* Information provided

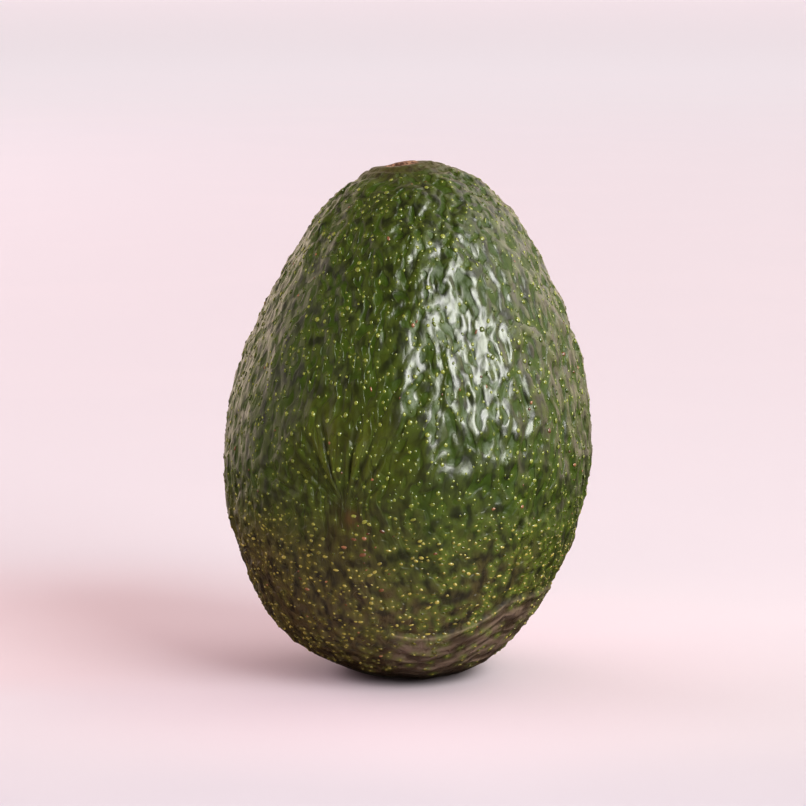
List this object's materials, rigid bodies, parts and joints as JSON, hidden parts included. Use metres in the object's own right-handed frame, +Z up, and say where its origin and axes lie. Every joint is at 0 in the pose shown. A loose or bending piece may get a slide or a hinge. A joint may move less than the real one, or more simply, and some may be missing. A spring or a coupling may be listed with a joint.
{
  "type": "avocado",
  "caption": "Whole ripe-green avocado, egg-shaped with pebbled, folded skin, standing on its broad end, with a stem scar on top and a blossom scar low on the front.",
  "frame": {"origin": "on the surface that the fruit stands on, under the middle of its bounding box", "axes": "+Z up along the fruit towards the stem scar, the blossom scar towards -Y, a little to -X"},
  "size_m": [0.0714, 0.0706, 0.1],
  "materials": {
    "skin": "dark green pebbled skin with a waxy gloss"
  },
  "bodies": {
    "root": {"avocado": "skin"}
  },
  "joints": []
}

* What the task requires
Repeat the material word for word, in full.

* Solution
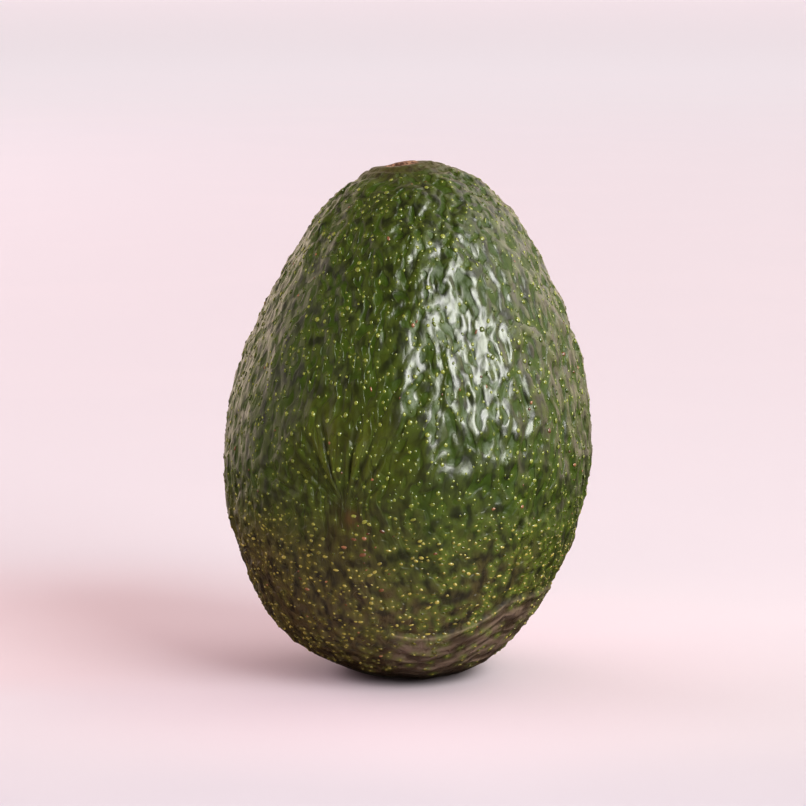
List this object's materials, rigid bodies, parts and joints as JSON, hidden parts included. Use metres in the object's own right-handed frame, +Z up, and say where its origin and axes lie. Every joint is at 0 in the pose shown. A loose or bending piece may get a slide or a hinge. A joint may move less than the real one, or more simply, and some may be missing. A spring or a coupling may be listed with a joint.
{
  "type": "avocado",
  "caption": "Whole ripe-green avocado, egg-shaped with pebbled, folded skin, standing on its broad end, with a stem scar on top and a blossom scar low on the front.",
  "frame": {"origin": "on the surface that the fruit stands on, under the middle of its bounding box", "axes": "+Z up along the fruit towards the stem scar, the blossom scar towards -Y, a little to -X"},
  "size_m": [0.0714, 0.0706, 0.1],
  "materials": {
    "skin": "dark green pebbled skin with a waxy gloss"
  },
  "bodies": {
    "root": {"avocado": "skin"}
  },
  "joints": []
}